Bangladesh Policy challenge: Regarding Bangladesh, the country has implemented favorable policies for onsite solar power projects, particularly through its net metering policy. The net metering policy allows up to 10 MW or 70% of the contract demand, along with guidelines on payment bank guarantees. However, reforms are needed on the input side of project development to improve cost efficiency. Critical equipment such as modules and inverters are not readily available from domestic suppliers, and the high import duties and taxes further impede project economics. Offering fiscal incentives and tax holidays for renewable power developers can stimulate the market.
Regulatory challenge: In terms of regulatory challenges in Bangladesh, although the net metering policy is supportive, the process of obtaining net metering is tedious and time-consuming. To address this issue, the government should consider implementing a streamlined single window clearance process with defined time guidelines for approval, simplifying and expediting the metering application process.

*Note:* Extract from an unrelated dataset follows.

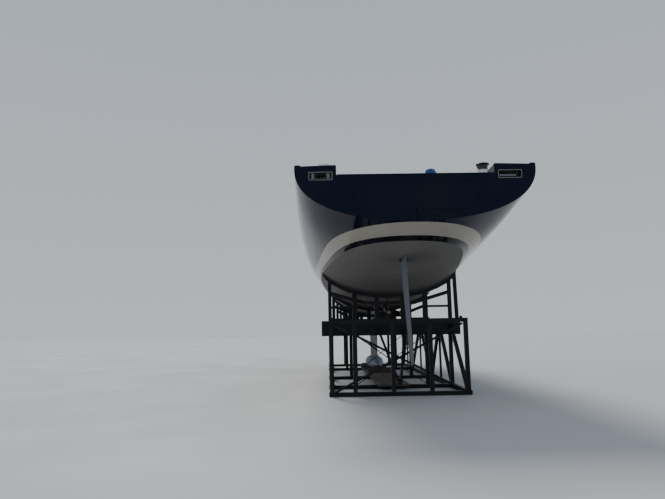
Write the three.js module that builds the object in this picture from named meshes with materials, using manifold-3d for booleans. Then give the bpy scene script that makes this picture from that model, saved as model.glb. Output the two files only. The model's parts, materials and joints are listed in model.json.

Additionally, we are interested in learning about Fourth Partner Energy’s plans for international business expansion. Could you please share any new markets or regions that the company is considering exploring?
Building upon our established presence in two Southeast Asian countries, we are strategically poised for further expansion in the region. With a deep understanding of the local energy landscape and a proven track record of delivering renewable energy solutions, we are keen to leverage expertise and capitalize on emerging opportunities in neighboring markets.